EXERCISE
The lines to extract start at the one containing "Reconstruct the object" and end with the last line; give them exactly and nothing more.

Entries with model source code
:::::
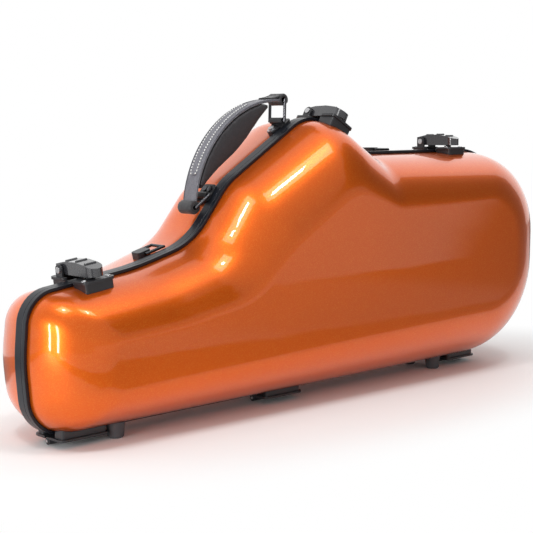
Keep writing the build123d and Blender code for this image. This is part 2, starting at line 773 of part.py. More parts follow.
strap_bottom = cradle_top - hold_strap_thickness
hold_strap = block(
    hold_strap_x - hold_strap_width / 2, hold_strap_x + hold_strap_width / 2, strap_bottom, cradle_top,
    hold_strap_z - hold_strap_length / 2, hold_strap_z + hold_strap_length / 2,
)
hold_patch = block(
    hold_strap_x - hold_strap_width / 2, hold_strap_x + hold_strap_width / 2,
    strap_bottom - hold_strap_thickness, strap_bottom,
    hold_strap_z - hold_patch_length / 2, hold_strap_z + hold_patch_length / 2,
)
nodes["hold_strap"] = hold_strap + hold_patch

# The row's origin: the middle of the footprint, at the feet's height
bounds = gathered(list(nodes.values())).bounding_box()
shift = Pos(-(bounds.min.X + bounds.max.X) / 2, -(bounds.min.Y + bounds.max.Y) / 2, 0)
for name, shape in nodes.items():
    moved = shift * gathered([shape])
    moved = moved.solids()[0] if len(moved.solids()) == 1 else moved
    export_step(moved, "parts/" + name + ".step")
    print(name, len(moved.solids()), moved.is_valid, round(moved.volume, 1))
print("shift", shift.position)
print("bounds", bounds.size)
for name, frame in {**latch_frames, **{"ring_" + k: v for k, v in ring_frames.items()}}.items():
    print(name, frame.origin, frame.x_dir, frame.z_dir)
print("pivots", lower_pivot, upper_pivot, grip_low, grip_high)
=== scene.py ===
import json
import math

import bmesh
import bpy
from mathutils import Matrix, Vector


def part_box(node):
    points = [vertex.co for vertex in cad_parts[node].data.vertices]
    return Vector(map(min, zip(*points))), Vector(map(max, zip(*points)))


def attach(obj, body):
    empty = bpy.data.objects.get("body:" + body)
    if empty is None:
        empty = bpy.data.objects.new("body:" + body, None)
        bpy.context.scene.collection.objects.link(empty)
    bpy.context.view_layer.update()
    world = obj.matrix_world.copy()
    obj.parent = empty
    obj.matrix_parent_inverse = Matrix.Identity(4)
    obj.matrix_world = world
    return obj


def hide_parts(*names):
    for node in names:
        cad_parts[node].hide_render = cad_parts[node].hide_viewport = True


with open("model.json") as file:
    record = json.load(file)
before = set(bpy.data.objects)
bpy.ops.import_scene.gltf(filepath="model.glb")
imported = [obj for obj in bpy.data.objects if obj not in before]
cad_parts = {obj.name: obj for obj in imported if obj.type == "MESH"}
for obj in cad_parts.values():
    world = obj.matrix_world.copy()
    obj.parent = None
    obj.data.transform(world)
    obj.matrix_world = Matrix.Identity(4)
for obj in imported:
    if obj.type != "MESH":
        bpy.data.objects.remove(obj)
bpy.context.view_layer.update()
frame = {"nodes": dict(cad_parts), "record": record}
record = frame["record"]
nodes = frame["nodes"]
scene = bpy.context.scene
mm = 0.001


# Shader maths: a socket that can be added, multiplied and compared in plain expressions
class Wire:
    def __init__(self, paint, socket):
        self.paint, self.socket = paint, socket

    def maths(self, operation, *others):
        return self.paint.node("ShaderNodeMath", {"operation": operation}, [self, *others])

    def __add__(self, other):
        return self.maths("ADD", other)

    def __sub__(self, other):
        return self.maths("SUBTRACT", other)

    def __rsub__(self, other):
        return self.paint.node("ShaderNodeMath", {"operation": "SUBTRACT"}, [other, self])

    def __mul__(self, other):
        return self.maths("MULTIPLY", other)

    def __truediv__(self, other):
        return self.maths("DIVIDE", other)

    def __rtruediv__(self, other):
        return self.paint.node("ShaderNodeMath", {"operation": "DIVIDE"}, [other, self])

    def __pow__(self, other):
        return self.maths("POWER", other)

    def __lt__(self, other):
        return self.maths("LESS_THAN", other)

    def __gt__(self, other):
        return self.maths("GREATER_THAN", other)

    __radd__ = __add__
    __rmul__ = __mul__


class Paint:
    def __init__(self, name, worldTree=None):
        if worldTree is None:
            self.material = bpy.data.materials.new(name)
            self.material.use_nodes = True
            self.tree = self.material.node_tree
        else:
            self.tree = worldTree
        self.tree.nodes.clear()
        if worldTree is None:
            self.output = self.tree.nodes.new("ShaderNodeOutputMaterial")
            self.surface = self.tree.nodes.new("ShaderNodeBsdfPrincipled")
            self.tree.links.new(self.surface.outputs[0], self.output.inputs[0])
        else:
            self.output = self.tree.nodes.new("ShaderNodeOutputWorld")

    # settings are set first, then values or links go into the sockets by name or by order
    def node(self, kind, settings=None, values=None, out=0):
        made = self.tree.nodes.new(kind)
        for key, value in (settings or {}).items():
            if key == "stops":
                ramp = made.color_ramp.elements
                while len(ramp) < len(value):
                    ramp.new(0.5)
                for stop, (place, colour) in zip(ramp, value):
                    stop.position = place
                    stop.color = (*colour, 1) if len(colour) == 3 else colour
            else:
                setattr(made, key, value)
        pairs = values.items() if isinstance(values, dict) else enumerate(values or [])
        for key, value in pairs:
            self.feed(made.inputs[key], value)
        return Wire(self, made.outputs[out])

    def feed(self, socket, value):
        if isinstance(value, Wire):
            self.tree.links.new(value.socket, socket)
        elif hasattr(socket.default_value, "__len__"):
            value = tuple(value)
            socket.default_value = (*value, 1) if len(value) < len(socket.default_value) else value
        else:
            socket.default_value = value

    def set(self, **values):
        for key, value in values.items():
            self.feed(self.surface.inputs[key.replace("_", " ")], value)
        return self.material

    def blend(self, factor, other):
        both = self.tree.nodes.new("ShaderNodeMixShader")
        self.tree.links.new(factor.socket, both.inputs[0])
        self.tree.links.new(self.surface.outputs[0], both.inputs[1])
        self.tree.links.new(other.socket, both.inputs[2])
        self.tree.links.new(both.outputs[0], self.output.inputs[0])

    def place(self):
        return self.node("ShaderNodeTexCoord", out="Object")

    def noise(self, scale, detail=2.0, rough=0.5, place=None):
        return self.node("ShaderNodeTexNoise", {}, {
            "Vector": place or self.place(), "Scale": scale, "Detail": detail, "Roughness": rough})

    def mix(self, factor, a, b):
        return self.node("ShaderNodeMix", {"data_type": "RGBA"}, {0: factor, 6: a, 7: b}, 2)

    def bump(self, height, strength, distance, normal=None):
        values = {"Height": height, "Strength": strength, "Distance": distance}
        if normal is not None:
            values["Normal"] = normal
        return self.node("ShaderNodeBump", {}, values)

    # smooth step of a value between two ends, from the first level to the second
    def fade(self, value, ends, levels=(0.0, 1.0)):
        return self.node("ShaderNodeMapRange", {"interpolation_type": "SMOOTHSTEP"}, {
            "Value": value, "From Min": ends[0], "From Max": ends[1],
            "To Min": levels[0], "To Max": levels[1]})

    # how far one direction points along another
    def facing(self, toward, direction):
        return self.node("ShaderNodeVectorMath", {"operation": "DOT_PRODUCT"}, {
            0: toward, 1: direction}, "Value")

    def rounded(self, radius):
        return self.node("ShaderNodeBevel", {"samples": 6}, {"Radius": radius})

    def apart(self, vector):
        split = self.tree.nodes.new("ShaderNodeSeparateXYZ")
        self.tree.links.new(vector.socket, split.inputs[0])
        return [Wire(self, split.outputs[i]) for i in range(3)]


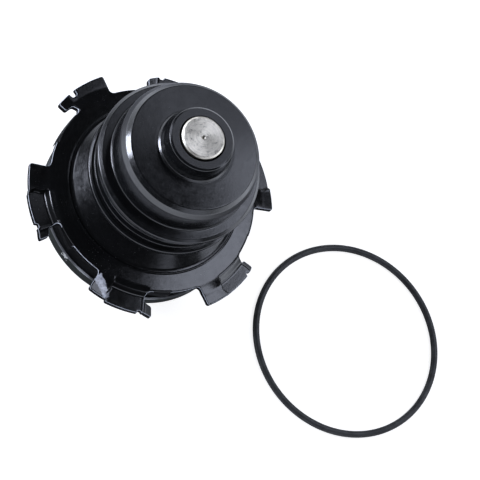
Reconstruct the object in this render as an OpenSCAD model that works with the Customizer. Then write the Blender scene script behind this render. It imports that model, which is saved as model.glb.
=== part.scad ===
:::::
RESPONSE TO THIS EXERCISE
Reconstruct the object in this render as an OpenSCAD model that works with the Customizer. Then write the Blender scene script behind this render. It imports that model, which is saved as model.glb.
=== part.scad ===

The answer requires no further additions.